In [13]:
import gymnasium as gym
import numpy as np
import torch
import torch.nn as nn
from torch.distributions import Normal
import tqdm
from collections import deque

In [14]:
def moving_average(data, *, window_size = 50):
    """Smooths 1-D data array using a moving average.

    Args:
        data: 1-D numpy.array
        window_size: Size of the smoothing window

    Returns:
        smooth_data: A 1-d numpy.array with the same size as data
    """
    assert data.ndim == 1
    kernel = np.ones(window_size)
    smooth_data = np.convolve(data, kernel) / np.convolve(
        np.ones_like(data), kernel
    )
    return smooth_data[: -window_size + 1]

In [15]:
def plot_curves(arr_list, legend_list, color_list, ylabel, fig_title, smoothing = True):
    """
    Args:
        arr_list (list): List of results arrays to plot
        legend_list (list): List of legends corresponding to each result array
        color_list (list): List of color corresponding to each result array
        ylabel (string): Label of the vertical axis

        Make sure the elements in the arr_list, legend_list, and color_list
        are associated with each other correctly (in the same order).
        Do not forget to change the ylabel for different plots.
    """
    # Set the figure type
    fig, ax = plt.subplots(figsize=(12, 8))

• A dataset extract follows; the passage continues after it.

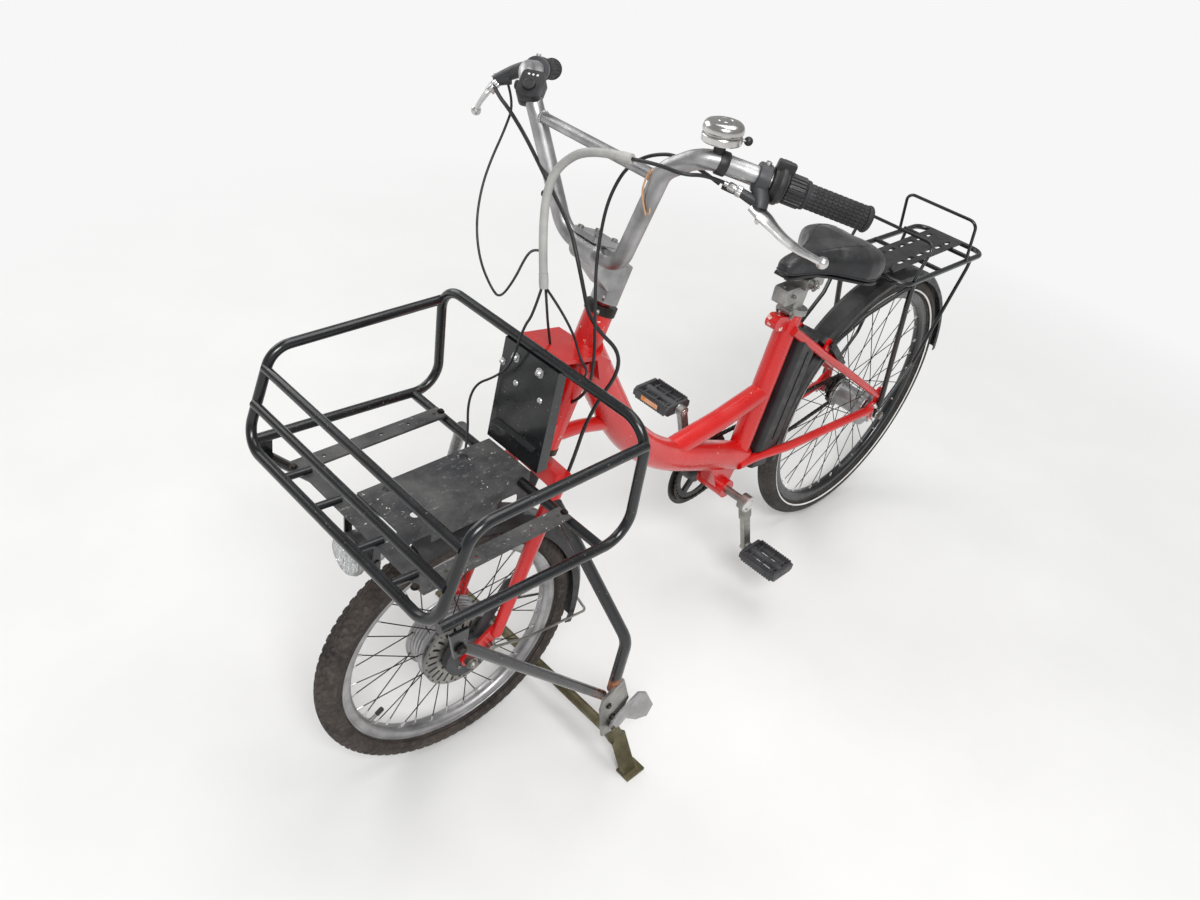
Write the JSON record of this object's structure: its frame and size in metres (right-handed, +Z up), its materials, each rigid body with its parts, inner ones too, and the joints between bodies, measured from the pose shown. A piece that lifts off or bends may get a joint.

    # PLEASE NOTE: Change the vertical labels for different plots
    ax.set_ylabel(ylabel)
    ax.set_xlabel("Time Steps")

    # Plot results
    h_list = []
    for arr, legend, color in zip(arr_list, legend_list, color_list):
        # Compute the standard error (of raw data, not smoothed)
        arr_err = arr.std(axis=0) / np.sqrt(arr.shape[0])
        # Plot the mean
        averages = moving_average(arr.mean(axis=0)) if smoothing else arr.mean(axis=0)
        h, = ax.plot(range(arr.shape[1]), averages, color=color, label=legend)
        # Plot the confidence band
        arr_err *= 1.96
        ax.fill_between(range(arr.shape[1]), averages - arr_err, averages + arr_err, alpha=0.3,
                        color=color)
        # Save the plot handle
        h_list.append(h)

    # Plot legends
    ax.set_title(f"{fig_title}")
    ax.legend(handles=h_list)

    plt.show()

### Car racing A2C NN

In [25]:
class ActorCriticNet(nn.Module):
    def __init__(self):
        super(ActorCriticNet, self).__init__()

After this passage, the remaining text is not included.